Back in Conklin, all the slurring and stumbling is kept on the backyard patios and at the corner bar and grill. It never meanders into the street. Never.

That year of the flood one of the well-manicured ranch houses neatly contained the murder-suicide of a retired couple. And we talked about it articulately in small huddles around our dogs and strollers. No one ever mumbled.

Turning from Lincoln back onto Jefferson, Duchess traipsed through the middle of a group of teenagers. They were speaking an Asian language. Chinese maybe? Perhaps Laosian? We smiled at them as we passed. They looked up from their clasped hands and cell phone conversations and smiled back.

We are not in Conklin any more.

While unleashing Duchess and leading her toward her water bowl, I joked with Brian that Duchess was our missional doggie. Maybe her Creator purposed her for this move, and for this strange turn of events in our family's life that led us from the world of deluxe strollers and basketball hoops and minivans to diners and drunks.

And it was this very thought that bothered me the next night when we lost Duchess. Bothered is not the right word. It was more like tormented.

We'd enjoyed a marvelous city kind of day, what with the Memorial Day parade two streets away and the barbecue in our tree-filled backyard. (Back in Conklin, efficient house owners cut down most of the trees that mess up their trimmed and lush lawns)

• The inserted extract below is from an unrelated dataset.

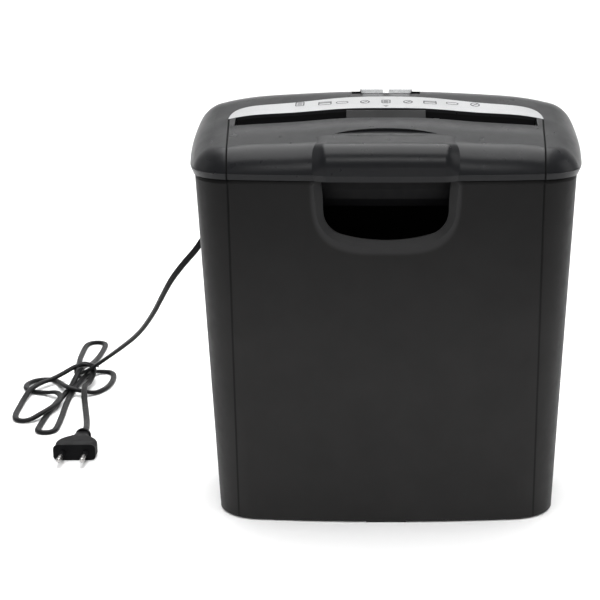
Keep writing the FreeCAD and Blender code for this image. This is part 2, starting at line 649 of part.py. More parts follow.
def make_bushes(side):
    x0 = PLATE_X if side > 0 else -PLATE_X - PLATE_THICKNESS
    rings = []
    for y in (CUTTER_Y_FRONT, CUTTER_Y_REAR):
        ring = rod(x0, x0 + PLATE_THICKNESS, y, CUTTER_Z, BUSH_RADIUS)
        rings.append(ring.cut(rod(x0 - 2, x0 + 4, y, CUTTER_Z, JOURNAL_RADIUS + 0.05)))
    return Part.makeCompound(rings)


# ---------------------------------------------------------------- gears
def involute(angle):
    return math.tan(angle) - angle


def gear(teeth, module, x0, x1, centre, phase):
    """Involute spur gear along X; phase is the direction of one tooth, from +Y towards +Z."""
    pitch = teeth * module / 2
    base = pitch * math.cos(PRESSURE_ANGLE)
    tip = pitch + module * 0.95
    root = pitch - module * 1.2
    half_tooth = math.pi / (2 * teeth) - BACKLASH / (2 * pitch)

    def half_angle(radius):
        pressure = math.acos(min(1.0, base / radius))
        return half_tooth + involute(PRESSURE_ANGLE) - involute(pressure)

    def place(radius, angle):
        return Vector(x0, centre[0] + radius * math.cos(angle), centre[1] + radius * math.sin(angle))

    start = max(base, root)
    radii = [start + (tip - start) * share for share in (0.0, 0.15, 0.4, 0.7, 1.0)]
    edges = []
    for i in range(teeth):
        middle = phase + 2 * math.pi * i / teeth
        rising = [place(radius, middle - half_angle(radius)) for radius in radii]
        falling = [place(radius, middle + half_angle(radius)) for radius in reversed(radii)]
        low_start = place(root, middle - half_angle(start))
        low_end = place(root, middle + half_angle(start))
        following = place(root, middle + 2 * math.pi / teeth - half_angle(start))
        flank_up = Part.BSplineCurve()
        flank_up.interpolate(rising)
        flank_down = Part.BSplineCurve()
        flank_down.interpolate(falling)
        if start > root + 0.01:
            edges.append(Part.makeLine(low_start, rising[0]))
        edges.append(flank_up.toShape())
        edges.append(Part.makeLine(rising[-1], falling[0]))
        edges.append(flank_down.toShape())
        if start > root + 0.01:
            edges.append(Part.makeLine(falling[-1], low_end))
        edges.append(Part.makeLine(low_end, following))
    return Part.Face(Part.Wire(edges)).extrude(Vector(x1 - x0, 0, 0))


def meshed_phase(direction, driver_phase, driver_teeth, teeth):
    """Phase of a gear that is in mesh with a driver seen from it along direction."""
    lag = driver_phase - direction
    return direction + math.pi + math.pi / teeth - lag * driver_teeth / teeth


def beside(centre, distance, degrees):
    angle = math.radians(degrees)
    return (centre[0] + distance * math.cos(angle), centre[1] + distance * math.sin(angle))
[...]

We had laughed at the dog's begging antics during our barbecue and subsequent chocolate-chip cookie eating. She had seemed pretty tired after her first parade and 21-gun salute at the memorial park on the end of our street. We assumed she had finally found a pile of sheets or stack of flattened cardboard in some corner and curled up for a nap, finally content in her new surroundings.

Around 9:00, as Brian made his way through his checklist of shutting up the unfamiliar house for the night the call came out, "Anyone seen the dog?"